For the so-called "stop words", simply iterate over the word list, and remove them. That way, they'll not form part of the counting process.
Hi,
As Rob stated, you have to get rid of the punctuation.
And, take upper() and lower() case into account.
Also assuming numbers count as "words".
Max 4 lines of code to do this. Smile
Paul
The question has to do with why the function returns a list of numbers instead of a list of words. We can assume that the original word list has already been processed so there is no punctuation and capitalization issues are resolved before calling the function.

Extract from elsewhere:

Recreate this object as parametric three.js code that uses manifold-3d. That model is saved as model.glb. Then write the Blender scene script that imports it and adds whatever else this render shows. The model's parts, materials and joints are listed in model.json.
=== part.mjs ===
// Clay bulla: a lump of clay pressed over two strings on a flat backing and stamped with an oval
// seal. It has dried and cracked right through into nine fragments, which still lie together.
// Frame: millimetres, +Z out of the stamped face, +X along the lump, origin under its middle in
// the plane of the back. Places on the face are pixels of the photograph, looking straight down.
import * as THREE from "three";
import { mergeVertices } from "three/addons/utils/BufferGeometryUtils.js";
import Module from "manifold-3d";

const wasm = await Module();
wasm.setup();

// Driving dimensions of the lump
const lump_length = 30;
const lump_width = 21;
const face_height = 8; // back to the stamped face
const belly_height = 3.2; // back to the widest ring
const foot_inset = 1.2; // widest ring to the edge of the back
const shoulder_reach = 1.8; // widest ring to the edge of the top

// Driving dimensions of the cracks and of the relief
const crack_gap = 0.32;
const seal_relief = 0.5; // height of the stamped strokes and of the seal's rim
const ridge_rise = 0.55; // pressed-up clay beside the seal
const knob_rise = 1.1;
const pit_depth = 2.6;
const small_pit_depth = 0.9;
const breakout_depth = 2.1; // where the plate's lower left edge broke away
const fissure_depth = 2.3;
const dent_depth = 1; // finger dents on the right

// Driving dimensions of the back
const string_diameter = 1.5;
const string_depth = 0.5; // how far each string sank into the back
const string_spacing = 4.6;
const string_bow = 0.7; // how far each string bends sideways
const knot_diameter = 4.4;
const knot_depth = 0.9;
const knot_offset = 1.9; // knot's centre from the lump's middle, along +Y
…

You did not include the code for the index_text() function, but I think the mistake may be there. Looking at your code, logic dictates index_text returns a index: word dictionary. When I write the function so it returns a word: index dictionary your code returns a list of index numbers. So I wrote the function like this:
text = "i will now count the words and return the most frequent words in ascending order".split()
an_index = list(range(len(text)))

def index_text(index):
    return {text[i]: i for i in index}
This uncovers other errors. For instance, this code does nothing:
    for item in stop_words:
        if item in an_index:
            del an_index[item]
By the time this code runs, your function is done using an_index.

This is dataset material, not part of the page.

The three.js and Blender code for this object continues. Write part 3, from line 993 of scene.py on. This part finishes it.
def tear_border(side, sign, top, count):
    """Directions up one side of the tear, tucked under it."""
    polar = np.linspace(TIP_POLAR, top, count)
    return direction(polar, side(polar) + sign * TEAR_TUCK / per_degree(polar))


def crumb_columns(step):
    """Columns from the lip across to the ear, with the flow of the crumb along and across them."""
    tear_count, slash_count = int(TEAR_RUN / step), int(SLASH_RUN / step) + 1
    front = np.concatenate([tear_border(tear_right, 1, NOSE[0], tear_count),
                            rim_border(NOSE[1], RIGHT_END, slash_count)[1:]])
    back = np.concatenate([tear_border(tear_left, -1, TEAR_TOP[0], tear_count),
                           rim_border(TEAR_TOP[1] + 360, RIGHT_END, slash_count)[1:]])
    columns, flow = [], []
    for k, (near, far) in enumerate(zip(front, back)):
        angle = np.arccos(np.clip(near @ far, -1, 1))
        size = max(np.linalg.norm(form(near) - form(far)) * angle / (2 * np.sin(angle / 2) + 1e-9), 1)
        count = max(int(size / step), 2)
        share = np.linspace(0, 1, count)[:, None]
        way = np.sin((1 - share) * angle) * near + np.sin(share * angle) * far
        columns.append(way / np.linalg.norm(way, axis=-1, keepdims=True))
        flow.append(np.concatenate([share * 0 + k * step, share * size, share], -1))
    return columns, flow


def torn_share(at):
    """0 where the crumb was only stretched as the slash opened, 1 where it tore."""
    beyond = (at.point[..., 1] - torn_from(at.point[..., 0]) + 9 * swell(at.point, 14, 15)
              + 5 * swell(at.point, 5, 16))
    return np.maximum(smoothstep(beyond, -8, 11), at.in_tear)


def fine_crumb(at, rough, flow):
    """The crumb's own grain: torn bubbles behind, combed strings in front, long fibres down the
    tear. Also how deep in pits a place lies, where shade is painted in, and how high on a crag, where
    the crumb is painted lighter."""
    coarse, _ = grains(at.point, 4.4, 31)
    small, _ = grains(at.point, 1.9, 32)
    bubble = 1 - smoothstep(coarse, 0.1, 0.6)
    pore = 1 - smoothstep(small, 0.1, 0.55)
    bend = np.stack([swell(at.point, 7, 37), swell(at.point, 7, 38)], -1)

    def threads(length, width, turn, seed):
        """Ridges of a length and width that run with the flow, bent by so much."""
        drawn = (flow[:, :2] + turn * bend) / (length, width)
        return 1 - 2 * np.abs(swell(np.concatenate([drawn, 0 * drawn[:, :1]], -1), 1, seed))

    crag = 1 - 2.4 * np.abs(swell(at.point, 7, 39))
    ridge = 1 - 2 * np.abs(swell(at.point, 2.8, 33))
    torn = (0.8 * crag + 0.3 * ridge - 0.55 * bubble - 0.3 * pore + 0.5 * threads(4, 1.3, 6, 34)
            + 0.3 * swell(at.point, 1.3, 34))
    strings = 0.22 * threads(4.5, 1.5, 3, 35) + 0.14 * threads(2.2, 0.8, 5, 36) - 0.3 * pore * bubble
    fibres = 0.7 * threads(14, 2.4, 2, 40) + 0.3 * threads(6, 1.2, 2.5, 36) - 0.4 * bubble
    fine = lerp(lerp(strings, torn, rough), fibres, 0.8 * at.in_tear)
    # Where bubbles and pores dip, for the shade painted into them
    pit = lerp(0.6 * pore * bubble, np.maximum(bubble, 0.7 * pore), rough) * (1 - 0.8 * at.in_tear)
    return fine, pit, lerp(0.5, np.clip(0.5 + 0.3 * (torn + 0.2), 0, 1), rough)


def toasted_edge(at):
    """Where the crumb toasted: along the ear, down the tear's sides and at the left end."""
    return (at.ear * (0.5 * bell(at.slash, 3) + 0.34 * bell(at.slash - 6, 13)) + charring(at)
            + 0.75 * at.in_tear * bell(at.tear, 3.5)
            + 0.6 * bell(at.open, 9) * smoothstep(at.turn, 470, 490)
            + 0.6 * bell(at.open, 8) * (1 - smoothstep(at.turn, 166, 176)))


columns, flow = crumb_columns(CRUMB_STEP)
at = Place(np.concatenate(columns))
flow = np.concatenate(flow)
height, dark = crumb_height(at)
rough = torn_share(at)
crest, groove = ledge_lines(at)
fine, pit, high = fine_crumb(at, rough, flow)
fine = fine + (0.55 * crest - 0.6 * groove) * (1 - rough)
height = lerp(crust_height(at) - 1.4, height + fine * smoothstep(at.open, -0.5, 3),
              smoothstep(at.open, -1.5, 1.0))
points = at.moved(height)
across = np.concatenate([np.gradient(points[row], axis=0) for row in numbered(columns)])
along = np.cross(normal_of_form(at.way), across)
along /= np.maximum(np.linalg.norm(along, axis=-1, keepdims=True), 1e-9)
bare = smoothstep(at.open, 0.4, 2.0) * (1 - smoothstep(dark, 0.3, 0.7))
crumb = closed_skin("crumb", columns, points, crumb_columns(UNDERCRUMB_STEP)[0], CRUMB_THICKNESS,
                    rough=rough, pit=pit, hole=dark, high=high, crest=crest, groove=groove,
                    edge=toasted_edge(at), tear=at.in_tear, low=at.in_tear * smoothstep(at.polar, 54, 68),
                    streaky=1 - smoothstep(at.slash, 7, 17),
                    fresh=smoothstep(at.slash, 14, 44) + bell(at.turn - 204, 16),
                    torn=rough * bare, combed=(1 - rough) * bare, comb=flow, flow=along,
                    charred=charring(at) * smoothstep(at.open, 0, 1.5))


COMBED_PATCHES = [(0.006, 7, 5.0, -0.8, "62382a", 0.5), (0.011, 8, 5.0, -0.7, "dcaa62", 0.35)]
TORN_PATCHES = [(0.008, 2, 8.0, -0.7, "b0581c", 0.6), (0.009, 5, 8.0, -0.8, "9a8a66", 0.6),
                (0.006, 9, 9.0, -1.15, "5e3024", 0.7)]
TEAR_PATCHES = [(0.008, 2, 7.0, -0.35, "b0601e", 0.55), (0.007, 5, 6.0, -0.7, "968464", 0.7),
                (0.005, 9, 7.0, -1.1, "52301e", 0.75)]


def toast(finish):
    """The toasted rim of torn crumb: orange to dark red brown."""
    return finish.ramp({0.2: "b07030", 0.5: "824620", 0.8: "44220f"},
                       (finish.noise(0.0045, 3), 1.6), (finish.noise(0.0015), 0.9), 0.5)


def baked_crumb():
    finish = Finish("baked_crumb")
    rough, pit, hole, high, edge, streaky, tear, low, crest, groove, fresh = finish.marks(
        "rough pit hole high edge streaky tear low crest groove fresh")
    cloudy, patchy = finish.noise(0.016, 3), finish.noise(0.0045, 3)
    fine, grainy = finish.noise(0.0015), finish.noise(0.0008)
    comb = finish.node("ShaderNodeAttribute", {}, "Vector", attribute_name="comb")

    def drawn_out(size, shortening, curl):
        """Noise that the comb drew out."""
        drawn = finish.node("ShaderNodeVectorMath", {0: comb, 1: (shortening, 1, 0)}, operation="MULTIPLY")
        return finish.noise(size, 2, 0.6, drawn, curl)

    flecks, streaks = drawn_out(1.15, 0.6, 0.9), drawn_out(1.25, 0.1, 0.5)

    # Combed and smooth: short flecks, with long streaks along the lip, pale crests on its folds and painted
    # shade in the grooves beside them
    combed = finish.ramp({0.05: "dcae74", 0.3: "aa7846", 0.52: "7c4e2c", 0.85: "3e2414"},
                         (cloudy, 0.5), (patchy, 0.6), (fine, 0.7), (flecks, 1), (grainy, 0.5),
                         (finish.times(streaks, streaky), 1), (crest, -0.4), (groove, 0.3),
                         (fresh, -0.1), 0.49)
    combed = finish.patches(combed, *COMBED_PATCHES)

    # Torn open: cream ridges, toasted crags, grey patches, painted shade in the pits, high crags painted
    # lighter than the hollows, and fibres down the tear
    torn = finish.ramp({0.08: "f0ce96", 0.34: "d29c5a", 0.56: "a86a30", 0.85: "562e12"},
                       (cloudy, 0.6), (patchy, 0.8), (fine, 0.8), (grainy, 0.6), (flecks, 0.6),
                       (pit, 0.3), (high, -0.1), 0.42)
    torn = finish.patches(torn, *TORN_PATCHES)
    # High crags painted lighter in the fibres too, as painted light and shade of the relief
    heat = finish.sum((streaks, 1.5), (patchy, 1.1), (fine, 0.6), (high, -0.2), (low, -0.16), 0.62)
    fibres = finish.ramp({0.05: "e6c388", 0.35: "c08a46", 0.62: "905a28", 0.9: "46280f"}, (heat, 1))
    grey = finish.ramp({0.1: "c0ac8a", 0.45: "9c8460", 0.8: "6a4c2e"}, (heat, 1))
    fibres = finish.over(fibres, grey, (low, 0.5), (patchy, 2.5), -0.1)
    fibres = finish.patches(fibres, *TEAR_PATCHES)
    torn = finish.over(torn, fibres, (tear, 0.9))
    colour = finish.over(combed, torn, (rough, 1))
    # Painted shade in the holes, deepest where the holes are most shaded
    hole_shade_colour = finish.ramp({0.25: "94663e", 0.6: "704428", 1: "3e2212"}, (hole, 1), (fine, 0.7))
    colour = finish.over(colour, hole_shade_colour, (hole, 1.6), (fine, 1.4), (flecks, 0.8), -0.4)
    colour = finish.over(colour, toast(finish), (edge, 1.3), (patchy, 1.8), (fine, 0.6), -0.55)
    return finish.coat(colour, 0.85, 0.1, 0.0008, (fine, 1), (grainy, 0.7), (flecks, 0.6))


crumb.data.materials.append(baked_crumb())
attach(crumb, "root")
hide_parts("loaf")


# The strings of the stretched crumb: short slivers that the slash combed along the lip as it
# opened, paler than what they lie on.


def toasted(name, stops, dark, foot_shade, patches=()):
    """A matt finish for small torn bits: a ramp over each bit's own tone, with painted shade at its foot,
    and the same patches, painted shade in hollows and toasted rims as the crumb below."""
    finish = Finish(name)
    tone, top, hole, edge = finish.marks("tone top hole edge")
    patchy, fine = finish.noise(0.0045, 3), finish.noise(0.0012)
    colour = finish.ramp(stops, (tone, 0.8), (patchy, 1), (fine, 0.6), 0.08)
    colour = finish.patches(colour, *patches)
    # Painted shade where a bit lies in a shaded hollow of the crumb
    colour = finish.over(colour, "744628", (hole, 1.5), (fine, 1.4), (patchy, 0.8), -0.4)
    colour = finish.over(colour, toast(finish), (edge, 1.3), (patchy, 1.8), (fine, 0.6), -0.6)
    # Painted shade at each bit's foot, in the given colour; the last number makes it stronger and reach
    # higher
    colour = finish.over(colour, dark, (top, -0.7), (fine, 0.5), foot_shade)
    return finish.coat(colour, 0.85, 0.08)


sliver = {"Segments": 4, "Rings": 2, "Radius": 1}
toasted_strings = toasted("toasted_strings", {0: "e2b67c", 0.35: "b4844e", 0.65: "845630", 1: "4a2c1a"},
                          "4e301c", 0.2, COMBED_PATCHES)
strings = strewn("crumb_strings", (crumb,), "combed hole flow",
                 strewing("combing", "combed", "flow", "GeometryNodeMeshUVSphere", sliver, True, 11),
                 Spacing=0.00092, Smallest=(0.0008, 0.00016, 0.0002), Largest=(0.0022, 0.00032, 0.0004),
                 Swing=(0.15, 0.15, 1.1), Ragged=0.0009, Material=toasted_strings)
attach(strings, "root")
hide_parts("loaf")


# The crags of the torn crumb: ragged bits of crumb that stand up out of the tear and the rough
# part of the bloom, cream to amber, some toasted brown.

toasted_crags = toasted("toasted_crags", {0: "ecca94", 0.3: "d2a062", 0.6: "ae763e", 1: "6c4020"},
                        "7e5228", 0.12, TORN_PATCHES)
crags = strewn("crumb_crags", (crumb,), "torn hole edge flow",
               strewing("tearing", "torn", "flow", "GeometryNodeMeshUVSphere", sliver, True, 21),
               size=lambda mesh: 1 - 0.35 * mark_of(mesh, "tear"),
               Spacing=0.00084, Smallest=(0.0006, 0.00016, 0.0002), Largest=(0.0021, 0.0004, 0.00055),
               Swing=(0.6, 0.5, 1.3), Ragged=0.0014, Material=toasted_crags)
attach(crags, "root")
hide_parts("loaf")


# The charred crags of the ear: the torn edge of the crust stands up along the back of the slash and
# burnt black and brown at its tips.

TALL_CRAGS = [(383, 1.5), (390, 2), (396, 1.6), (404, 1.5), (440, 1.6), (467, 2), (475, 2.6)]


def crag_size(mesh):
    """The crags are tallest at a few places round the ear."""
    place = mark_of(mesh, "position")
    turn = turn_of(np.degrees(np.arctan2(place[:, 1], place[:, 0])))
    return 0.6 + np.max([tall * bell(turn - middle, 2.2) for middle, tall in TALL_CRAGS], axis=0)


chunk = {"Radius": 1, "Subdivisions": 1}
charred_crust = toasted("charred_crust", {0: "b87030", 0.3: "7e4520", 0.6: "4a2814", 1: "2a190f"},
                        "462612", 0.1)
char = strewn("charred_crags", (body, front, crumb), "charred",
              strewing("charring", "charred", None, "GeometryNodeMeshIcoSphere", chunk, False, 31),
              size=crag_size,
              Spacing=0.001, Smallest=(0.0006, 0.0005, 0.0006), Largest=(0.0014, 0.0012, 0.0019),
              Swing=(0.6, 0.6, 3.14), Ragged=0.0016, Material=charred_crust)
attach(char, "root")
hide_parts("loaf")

This code is a problem. Read about list.extend() and list.append(). You are using the wrong one.
    # Combine all the words into a single list
    for key in mydict:
        all_words.extend(mydict[key])    
extend(mydict[key]) treats mydict[key] as a sequence of letters that are appended to all_words. You want to append(mydict[key]). If you read about dictionaries you would see there is a function that returns all the dictionary values so you don't need this loop at all.

Your dictionary ready would also uncover a cleaner way to do this:
            if word in word_counter:    
                word_counter[word] += 1  # If the word has already been inserted into the dictionary, it adds to the count by 1
            else:
                word_counter[word] = 1   # If the word isn't already in word_counter, it will be added
if statements in python often indicate you are doing something wrong. There is no error in this code, it is just longer than it needs to be.
Thank you for the help. I realized that the course I'm taking is not very beginner-friendly, and that this task was too much for me at the moment. I'm grateful that you guys tried to explain this for me anyway!